What to work on –
Copy each line exactly.

Information shown –
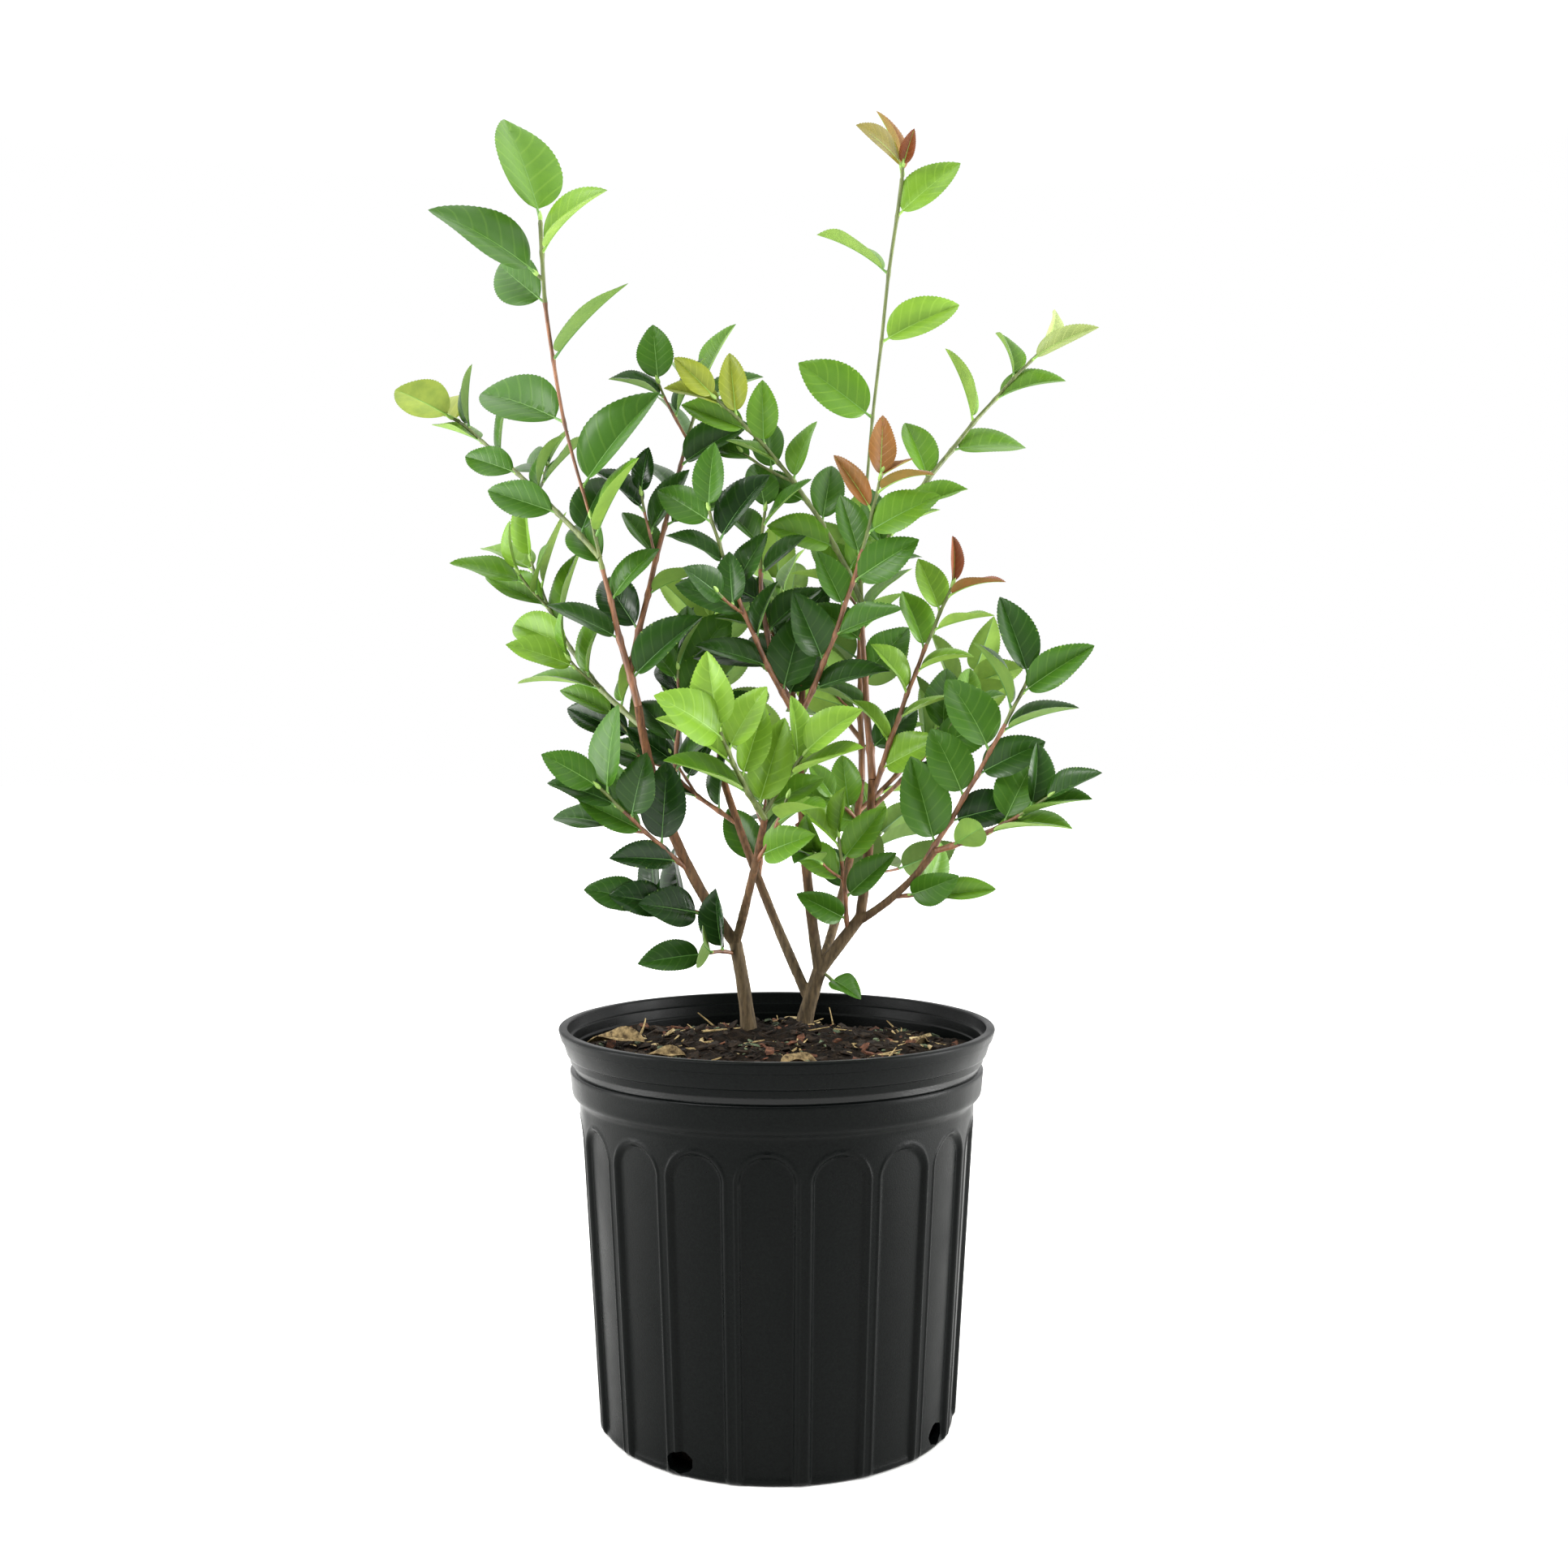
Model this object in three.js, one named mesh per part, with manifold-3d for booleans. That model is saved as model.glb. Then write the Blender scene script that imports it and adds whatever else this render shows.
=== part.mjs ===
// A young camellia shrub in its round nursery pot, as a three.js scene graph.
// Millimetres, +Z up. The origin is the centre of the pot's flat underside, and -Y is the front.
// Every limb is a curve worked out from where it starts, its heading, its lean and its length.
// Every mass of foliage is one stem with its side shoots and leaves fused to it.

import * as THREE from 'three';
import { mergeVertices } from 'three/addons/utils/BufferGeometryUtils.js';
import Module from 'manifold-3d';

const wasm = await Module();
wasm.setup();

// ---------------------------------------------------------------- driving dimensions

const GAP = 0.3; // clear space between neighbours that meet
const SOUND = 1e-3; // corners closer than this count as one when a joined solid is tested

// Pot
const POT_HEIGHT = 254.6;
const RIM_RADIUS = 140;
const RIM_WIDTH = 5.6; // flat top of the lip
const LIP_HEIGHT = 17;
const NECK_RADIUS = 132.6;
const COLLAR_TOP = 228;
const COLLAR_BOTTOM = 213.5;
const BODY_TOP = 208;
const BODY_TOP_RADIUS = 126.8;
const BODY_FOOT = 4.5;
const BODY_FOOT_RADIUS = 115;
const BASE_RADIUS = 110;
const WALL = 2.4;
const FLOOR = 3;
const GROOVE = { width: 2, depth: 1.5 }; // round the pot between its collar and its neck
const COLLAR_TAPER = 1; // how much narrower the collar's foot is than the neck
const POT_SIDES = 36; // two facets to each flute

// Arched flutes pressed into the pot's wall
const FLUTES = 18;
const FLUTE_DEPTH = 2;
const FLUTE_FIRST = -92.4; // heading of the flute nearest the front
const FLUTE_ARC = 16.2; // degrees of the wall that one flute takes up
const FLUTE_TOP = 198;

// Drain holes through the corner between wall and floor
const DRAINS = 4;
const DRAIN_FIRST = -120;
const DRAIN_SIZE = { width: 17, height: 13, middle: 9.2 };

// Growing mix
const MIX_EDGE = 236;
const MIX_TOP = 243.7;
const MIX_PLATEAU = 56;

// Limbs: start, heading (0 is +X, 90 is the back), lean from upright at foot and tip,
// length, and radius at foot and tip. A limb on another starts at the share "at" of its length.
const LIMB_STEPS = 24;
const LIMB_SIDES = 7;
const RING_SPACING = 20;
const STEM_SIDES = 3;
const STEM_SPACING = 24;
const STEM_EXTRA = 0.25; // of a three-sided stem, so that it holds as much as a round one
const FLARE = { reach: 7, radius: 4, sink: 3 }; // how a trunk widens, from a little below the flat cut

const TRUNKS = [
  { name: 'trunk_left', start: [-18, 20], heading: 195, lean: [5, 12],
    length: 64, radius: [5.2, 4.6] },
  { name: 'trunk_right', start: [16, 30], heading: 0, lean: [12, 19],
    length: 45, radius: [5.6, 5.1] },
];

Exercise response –
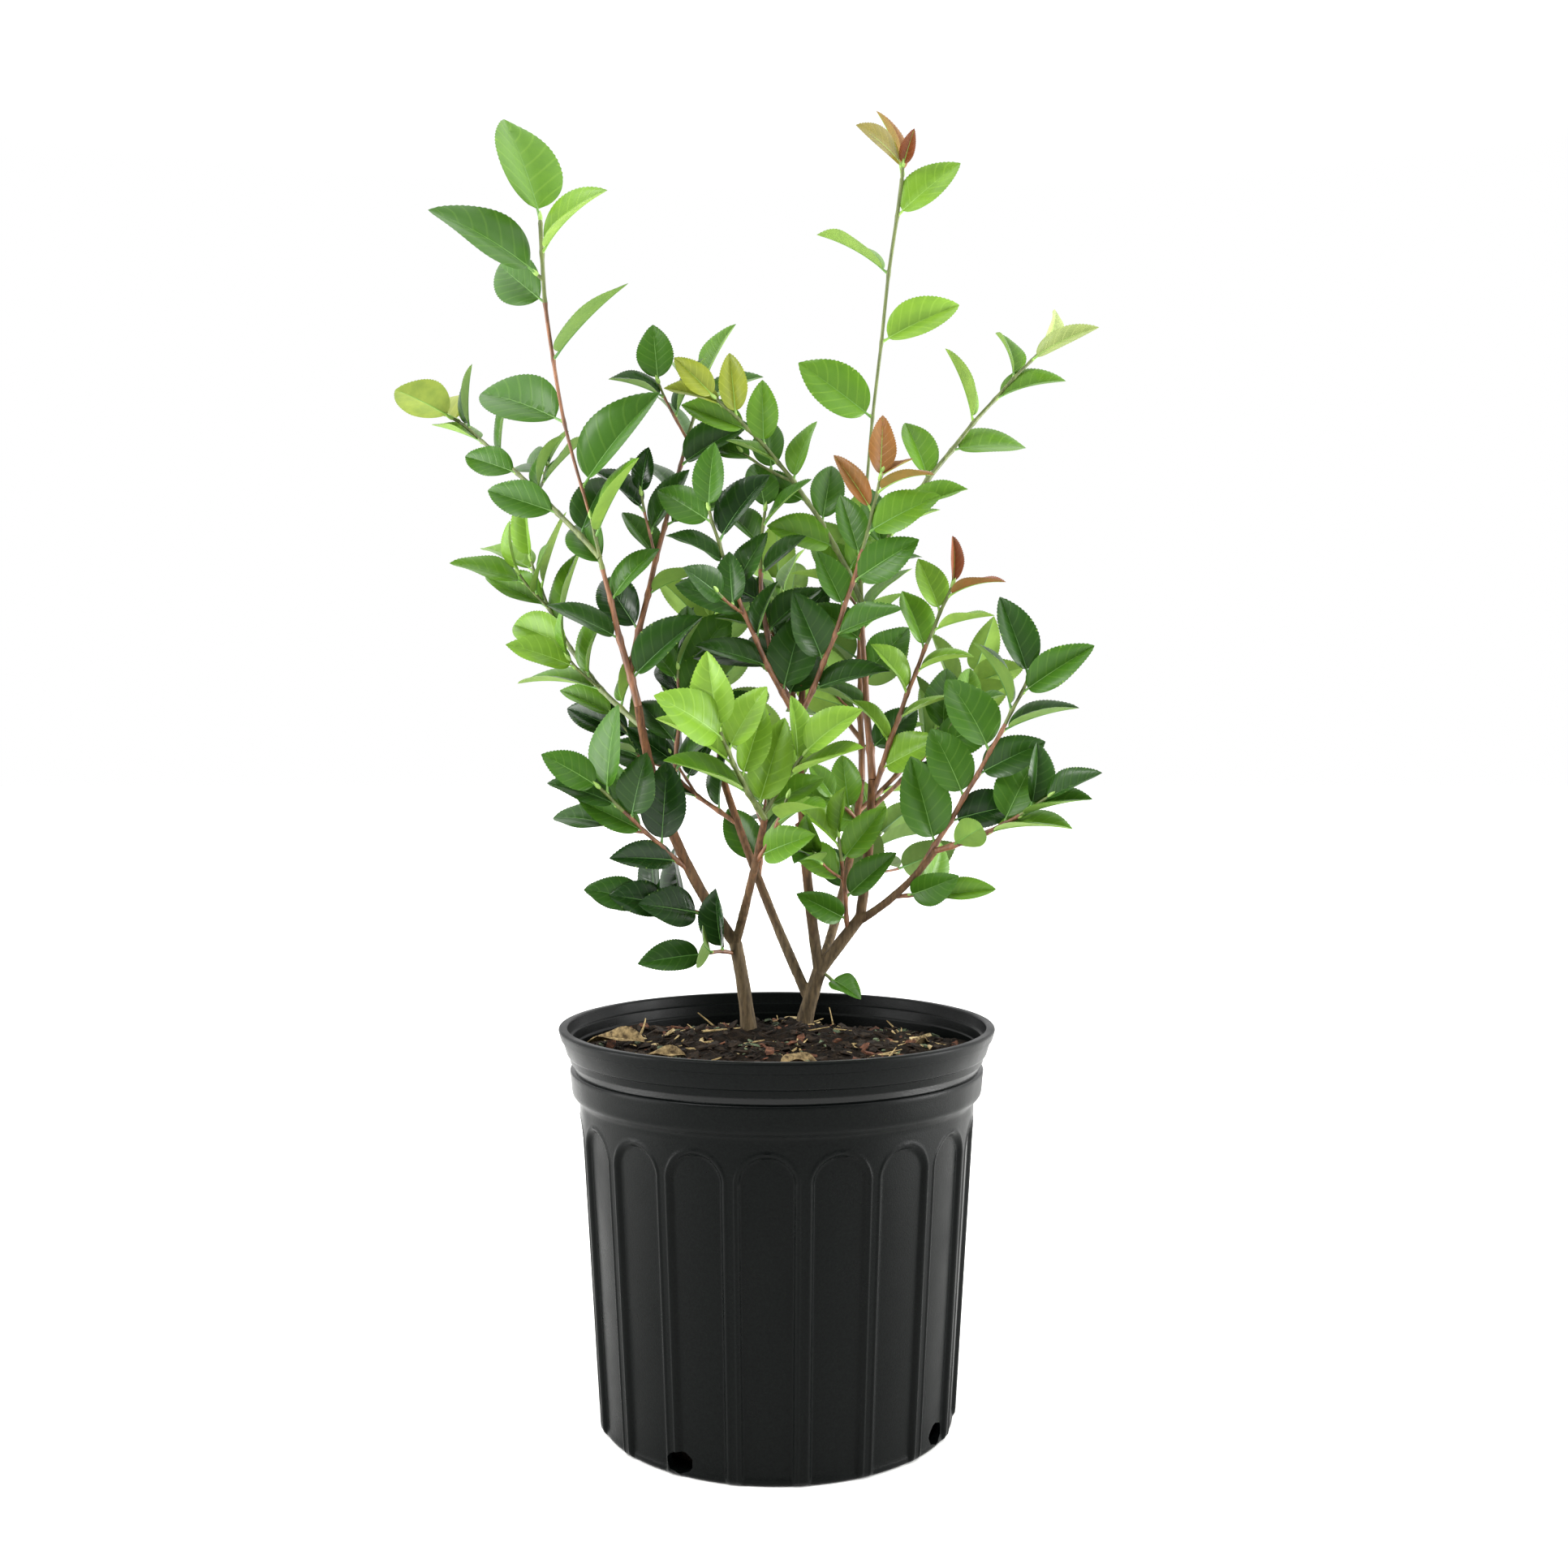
Model this object in three.js, one named mesh per part, with manifold-3d for booleans. That model is saved as model.glb. Then write the Blender scene script that imports it and adds whatever else this render shows.
=== part.mjs ===
// A young camellia shrub in its round nursery pot, as a three.js scene graph.
// Millimetres, +Z up. The origin is the centre of the pot's flat underside, and -Y is the front.
// Every limb is a curve worked out from where it starts, its heading, its lean and its length.
// Every mass of foliage is one stem with its side shoots and leaves fused to it.

import * as THREE from 'three';
import { mergeVertices } from 'three/addons/utils/BufferGeometryUtils.js';
import Module from 'manifold-3d';

const wasm = await Module();
wasm.setup();

// ---------------------------------------------------------------- driving dimensions

const GAP = 0.3; // clear space between neighbours that meet
const SOUND = 1e-3; // corners closer than this count as one when a joined solid is tested

// Pot
const POT_HEIGHT = 254.6;
const RIM_RADIUS = 140;
const RIM_WIDTH = 5.6; // flat top of the lip
const LIP_HEIGHT = 17;
const NECK_RADIUS = 132.6;
const COLLAR_TOP = 228;
const COLLAR_BOTTOM = 213.5;
const BODY_TOP = 208;
const BODY_TOP_RADIUS = 126.8;
const BODY_FOOT = 4.5;
const BODY_FOOT_RADIUS = 115;
const BASE_RADIUS = 110;
const WALL = 2.4;
const FLOOR = 3;
const GROOVE = { width: 2, depth: 1.5 }; // round the pot between its collar and its neck
const COLLAR_TAPER = 1; // how much narrower the collar's foot is than the neck
const POT_SIDES = 36; // two facets to each flute

// Arched flutes pressed into the pot's wall
const FLUTES = 18;
const FLUTE_DEPTH = 2;
const FLUTE_FIRST = -92.4; // heading of the flute nearest the front
const FLUTE_ARC = 16.2; // degrees of the wall that one flute takes up
const FLUTE_TOP = 198;

// Drain holes through the corner between wall and floor
const DRAINS = 4;
const DRAIN_FIRST = -120;
const DRAIN_SIZE = { width: 17, height: 13, middle: 9.2 };

// Growing mix
const MIX_EDGE = 236;
const MIX_TOP = 243.7;
const MIX_PLATEAU = 56;

// Limbs: start, heading (0 is +X, 90 is the back), lean from upright at foot and tip,
// length, and radius at foot and tip. A limb on another starts at the share "at" of its length.
const LIMB_STEPS = 24;
const LIMB_SIDES = 7;
const RING_SPACING = 20;
const STEM_SIDES = 3;
const STEM_SPACING = 24;
const STEM_EXTRA = 0.25; // of a three-sided stem, so that it holds as much as a round one
const FLARE = { reach: 7, radius: 4, sink: 3 }; // how a trunk widens, from a little below the flat cut

const TRUNKS = [
  { name: 'trunk_left', start: [-18, 20], heading: 195, lean: [5, 12],
    length: 64, radius: [5.2, 4.6] },
  { name: 'trunk_right', start: [16, 30], heading: 0, lean: [12, 19],
    length: 45, radius: [5.6, 5.1] },
];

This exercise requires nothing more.